To the Rev. John Keble, Jan. 12, 1826.

Δαιμόνιε: As I am conscious of being one of those imbecile-minded people who one day admire a thing as if they could never think of anything else, and soon after cease to think of it at all, I must write to you while a little book that I took up the other day accidentally continues uppermost in my thoughts. It calls itself Fragments in Verse and Prose, by a Young Lady; and struck with the sentimentality of the title, I took it up to laugh at it; nor did I find anything in the preface to do away with my preconceived opinion. But on opening the book at random, among some fragments extracted from her private meditations, I began to like her most extremely. The mention of Piercefield,[36] and the initials Miss S., made me remember your having told me of a Miss Smith that lived there, while we were scrambling up the Windcliff. I am sure if you had admired her half as much as I do, you would not have let me go till we had hunted out every corner that she mentions. There is something to my mind very peculiar in all the turn of her thoughts,

and those half-metaphysical, half-poetical speculations which almost put me in mind of my mother. Yesterday I mentioned the book to a person who I was surprised to find knew a great deal about her, and from whom I was still more astonished to hear that I myself knew very well indeed her intimate friend Miss H[unt], to whom most of her letters are addressed….’

And again, a little later, winding up an intimate letter in Latin to Keble, there is more of this pleasant heroine-worship, coupled with some feeling analysis and amusing self-portrayal. Hurrell’s repugnance to things German were a foregone conclusion, had he never expressed it.

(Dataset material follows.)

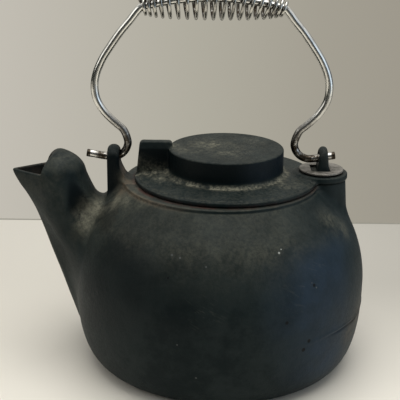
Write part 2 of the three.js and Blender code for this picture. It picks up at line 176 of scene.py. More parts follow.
class Turned:
    """Distance to a body of revolution, kept as a table over radius and height."""

    STEP = 0.4

    def __init__(self, outline: Outline, reach: float, low: float, high: float) -> None:
        """Works the table out.

        Formula: at each place the least distance to the outline's stretches, negative where a
        level line to the right crosses the closed outline an odd number of times.

        Args:
            outline: radius and height pairs from the axis round to the axis again.
            reach: greatest radius of the table.
            low: least height of the table.
            high: greatest height of the table.
        """
        self.reach, self.low, self.high = reach, low, high
        radii = np.arange(0, reach + self.STEP, self.STEP)
        heights = np.arange(low, high + self.STEP, self.STEP)
        r, z = np.meshgrid(radii, heights, indexing="ij")
        best = np.full(r.shape, np.inf)
        inside = np.zeros(r.shape, bool)
        for (r0, z0), (r1, z1) in zip(outline, outline[1:] + outline[:1]):
            dr, dz = r1 - r0, z1 - z0
            if dz:
                inside ^= ((z0 > z) != (z1 > z)) & (r < r0 + dr * (z - z0) / dz)
            if r0 or r1:
                along = np.clip(((r - r0) * dr + (z - z0) * dz) / max(dr * dr + dz * dz, 1e-12), 0, 1)
                best = np.minimum(best, np.hypot(r - r0 - along * dr, z - z0 - along * dz))
        self.table = np.where(inside, -best, best)

    def __call__(self, radius: Array, height: Array) -> Array:
        """Distance at each radius and height.

        Formula: straight interpolation in the table, plus the way to its nearest edge outside it.

        Args:
            radius: distances from the axis.
            height: heights.
        Returns:
            Distance, negative inside.
        """
        r = np.clip(radius, 0, self.reach)
        z = np.clip(height, self.low, self.high)
        u, v = r / self.STEP, (z - self.low) / self.STEP
        i = np.minimum(u.astype(int), self.table.shape[0] - 2)
        j = np.minimum(v.astype(int), self.table.shape[1] - 2)
        u, v = u - i, v - j
        t = self.table
        low = t[i, j] * (1 - u) + t[i + 1, j] * u
        high = t[i, j + 1] * (1 - u) + t[i + 1, j + 1] * u
        return low * (1 - v) + high * v + np.hypot(radius - r, height - z)


def rounded_corner(before: Pair, corner: Pair, after: Pair, radius: float, steps: int = 6) -> Outline:
    """Points that replace an outline's corner by a soft bend.

    Formula: the quadratic curve from radius before the corner to radius after it, drawn towards it.

    Args:
        before: the outline's point before the corner.
        corner: the corner.
        after: the point after it.
        radius: how far from the corner the bend starts and ends.
        steps: number of stretches in the bend.
    Returns:
        The bend's points.
    """
    c = np.array(corner)
    start, end = (c + radius * unit(np.array(side) - c) for side in (before, after))
    t = np.linspace(0, 1, steps + 1)[:, None]
    return [tuple(p) for p in start * (1 - t) ** 2 + 2 * c * t * (1 - t) + end * t**2]


def quarter(start: Pair, end: Pair, power: float, turn_share: float = 1, steps: int = 48) -> Outline:
    """Part of a quarter of a superellipse, upright where it starts.

    Formula: with turn from 0 to the share of a right angle, the way across is one less the cosine
    to 2 / power, and the way up is the sine to 2 / power.

    Args:
        start: radius and height where the curve is upright.
        end: radius and height where it would be level.
        power: the superellipse's power.
        turn_share: how much of the quarter is kept.
        steps: number of stretches.
    Returns:
        The curve's points.
    """
    turn = np.linspace(0, turn_share * math.pi / 2, steps + 1)
    across = 1 - np.cos(turn).clip(0) ** (2 / power)
    up = np.sin(turn) ** (2 / power)
    return list(zip(start[0] + (end[0] - start[0]) * across, start[1] + (end[1] - start[1]) * up))


# Meshing a distance function


@dataclass
class Surface:
    """A closed surface: points, faces, and the numbers per point that its finish reads, by name."""

    points: Array
    quads: Array
    triangles: Array
    shades: dict[str, Array] = field(default_factory=dict)


def spaced(*stretches: Triple) -> Array:
    """Grid lines with a spacing of their own on each stretch.

    Args:
        stretches: start, end and spacing of each stretch.
    Returns:
        The lines' places.
    """
    parts = []
    for start, end, spacing in stretches:
        count = max(1, round((end - start) / spacing))
        parts.append(np.linspace(start, end, count, endpoint=False))
    return np.append(np.concatenate(parts), stretches[-1][1])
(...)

‘… I could not find the places you referred me to in Miss Smith, but am happy to find that we sympathise in the extent of our admiration, if not in the sources; though indeed, I am willing to believe, both. But as for old Klopstock, I cannot read about him and his wives;[37] and am rather horrified at Miss S[mith’s] having taken so much trouble about him, or any other sentimental old German. What makes me admire Miss S[mith] so excessively, is more than I can give any intelligible account of: she either does not admire, or is not acquainted with my favourite books; and those that she fancies she admires (for I am sure she does it only in ignorance) are my inveterate enemies. Neither could I fix upon any passages in her own writings which would seem to justify me if I quoted them. But somehow I seem perfectly certain I know her intimately, and that I can trace the feelings in which all she says and does originates; and all this is so consistent, as far as it goes, with what I have imaged to myself as the archetype of human perfection, that I have invested her, in my imagination, with all its attributes….

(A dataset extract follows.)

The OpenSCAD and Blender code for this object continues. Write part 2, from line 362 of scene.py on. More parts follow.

‘Lloyd’s[38] immense catalogue of books, that he recommends as necessary, has frightened me beyond measure: but I am

getting to be of your opinion, that to be fully occupied is almost necessary, in order to get through life with tolerable ease and comfort….’

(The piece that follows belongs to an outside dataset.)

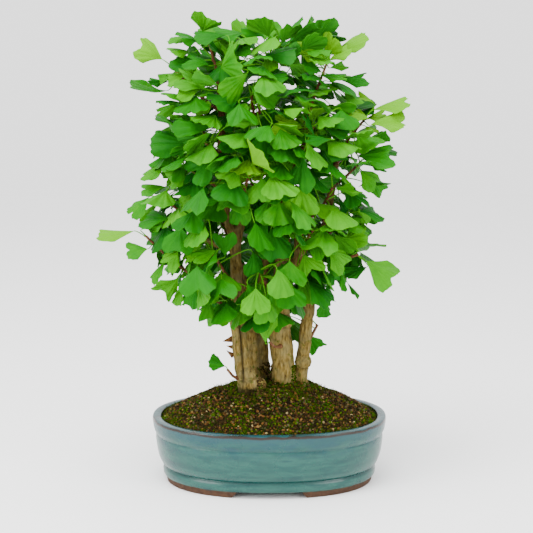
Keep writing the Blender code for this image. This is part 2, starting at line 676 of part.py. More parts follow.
def centre_on_origin():
    """Move everything so that the middle of the whole outline stands on the origin."""
    corners = [v.co for thing in bpy.data.objects for v in thing.data.vertices]
    shift = Vector([-(min(c[axis] for c in corners) + max(c[axis] for c in corners)) / 2
                    for axis in (0, 1)] + [0.0])
    for thing in bpy.data.objects:
        thing.data.transform(Matrix.Translation(shift))
        thing.data.update()


def main():
    remove_everything()
    glaze = material("teal_glaze", (0.12, 0.30, 0.28), 0.3)
    plastic = material("screen_plastic", (0.03, 0.03, 0.03), 0.6)
    earth = material("soil", (0.09, 0.06, 0.03), 0.95)
    bark = material("bark", (0.30, 0.22, 0.12), 0.9)
    foliage = material("foliage", (0.06, 0.30, 0.02), 0.6)
    pot = build_pot(glaze)
    build_screens(plastic)
    soil = build_soil(earth)
    tree = build_tree(bark)
    wood = surface(tree)
    crown = Crown([surface(thing) for thing in (pot, soil, tree)])
    build_shoots(crown, wood, foliage)
    centre_on_origin()


main()
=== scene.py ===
"""A ginkgo bonsai: five slim trunks with a dense crown of fan leaves, in a glazed oval pot."""

import math
import random

import bmesh
import bpy
from mathutils import Matrix, Vector, noise
from mathutils.bvhtree import BVHTree


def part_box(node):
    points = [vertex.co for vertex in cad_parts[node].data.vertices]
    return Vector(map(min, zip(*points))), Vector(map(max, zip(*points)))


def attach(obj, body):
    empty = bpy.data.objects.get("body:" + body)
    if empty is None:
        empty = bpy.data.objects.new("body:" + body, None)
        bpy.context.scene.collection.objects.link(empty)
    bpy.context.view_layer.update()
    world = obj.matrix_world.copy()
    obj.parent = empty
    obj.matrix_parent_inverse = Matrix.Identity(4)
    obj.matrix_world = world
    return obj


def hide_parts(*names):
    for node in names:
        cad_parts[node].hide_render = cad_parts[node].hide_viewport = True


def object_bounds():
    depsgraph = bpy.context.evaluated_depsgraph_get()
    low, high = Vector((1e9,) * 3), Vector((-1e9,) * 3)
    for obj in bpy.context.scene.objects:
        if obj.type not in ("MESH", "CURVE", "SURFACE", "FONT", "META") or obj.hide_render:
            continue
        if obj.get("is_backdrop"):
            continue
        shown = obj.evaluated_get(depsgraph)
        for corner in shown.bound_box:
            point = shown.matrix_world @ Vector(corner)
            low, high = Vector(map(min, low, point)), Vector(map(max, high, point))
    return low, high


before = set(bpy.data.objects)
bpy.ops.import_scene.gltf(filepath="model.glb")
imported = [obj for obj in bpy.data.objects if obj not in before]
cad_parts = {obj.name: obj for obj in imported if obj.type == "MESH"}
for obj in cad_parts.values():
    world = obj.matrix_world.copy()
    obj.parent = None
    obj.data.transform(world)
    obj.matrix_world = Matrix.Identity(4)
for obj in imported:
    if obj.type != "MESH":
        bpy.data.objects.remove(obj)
box_of_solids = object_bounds()

# The viewpoint. The pot stands in the middle of its own oval, a little right of the
# origin, and every place read from the front is taken from there.
pot_low, pot_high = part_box("pot")
pot_middle = Vector(((pot_low[0] + pot_high[0]) / 2, (pot_low[1] + pot_high[1]) / 2, 0.0))
camera_place = Vector((-0.003, -1.465, 0.456))
camera_dip = 8.8  # degrees below level
camera_lens = 94.7
sensor_width = 36.0


def add_object(name, data):
    """A new object in the scene."""
    thing = bpy.data.objects.new(name, data)
    bpy.context.scene.collection.objects.link(thing)
    return thing


camera = add_object("camera", bpy.data.cameras.new("camera"))
camera.data.sensor_width = sensor_width
camera.data.lens = camera_lens
camera.location = pot_middle + camera_place
camera.rotation_euler = (math.radians(90 - camera_dip), 0, 0)
bpy.context.scene.camera = camera


# The pot. Stoneware, pressed in an oval mould: a broad rim, a soft shoulder, a groove
# above the base band and four feet cut from the foot ring. It is dipped in a mottled
# teal glaze down to the feet, which stay bare clay. The groove and the upper groove
# are darkened with painted shade.
def only(thing):
    """Leave one object selected and active."""
    if bpy.context.mode != "OBJECT":
        bpy.ops.object.mode_set(mode="OBJECT")
    bpy.ops.object.select_all(action="DESELECT")
    thing.select_set(True)
    bpy.context.view_layer.objects.active = thing


def dress(thing, material, slot, *nodes):
    """Give a finished piece its material, and let it stand for its solids."""
    thing.data.materials.clear()
    thing.data.materials.append(material)
    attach(thing, "root")
    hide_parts(*nodes)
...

Says the Editor of the Newman Correspondence, in entering upon the annals of the year 1826: ‘The Oriel election and Fellowship was this year a momentous one to Mr. Newman, as bringing him into intimacy with the friend whose influence he ever felt powerful beyond all others to which he had been subject.’ Newman writes of the election to his mother on March 31, 1826, in terms of convinced enthusiasm which are not unlike Crabb Robinson’s after encountering for the first time the youthful William Hazlitt. ‘By-the-bye, I have not told you the name of the other successful candidate:[39] Froude of Oriel. We were in grave deliberation till near two this morning, and then went to bed. Froude is one of the acutest and clearest and deepest men in the memory of man. I hope our election will be in honorem Dei et sponsæ suæ ecclesiæ salutem, as Edward II. has it in our Statutes.’ The Oriel electors had their own standards, and gloried in them. Fellowships depended hardly at all on the technical and the prescribed; indications of the scope and accuracy of acquired knowledge passed for next to nothing; but what did count, in Oriel’s golden days, was a man’s whole momentum and equilibrium, his relationship to the intellectual life, his mastery over his own faculties: ‘not what he had read, but what he was like.’ Originality, distinction, was the cachet, and Oriel College was the first in Oxford to throw open her unhampered Fellowships to the entire University. Like Whately, Thomas Mozley, and Newman himself, Froude who stood only moderately high in the books of the University examiners, had been preferred before candidates who were double-firsts. He took, as was but natural, an even more rapturous pleasure in the event than Newman had done. He wrote to Keble, when he was steadying himself under the impact of a lasting good fortune:

‘My dreamy sensations have at length subsided, and I cannot think how I could have made myself such a fool as to be so upset! But it was altogether such a surprise to me, and I knew it would delight my father so much, that I could not stand it all. I do not mean that when the news was announced to me I did not contemplate the possibility of it; for you must know that I am the most superstitious of the species, and that on the first day of the examination I had a sort of indescribable sensation from which I augured the event. But such a confused prophesying as this is so very different from a sober expectation that it served rather to increase than to diminish my surprise at its being realised.’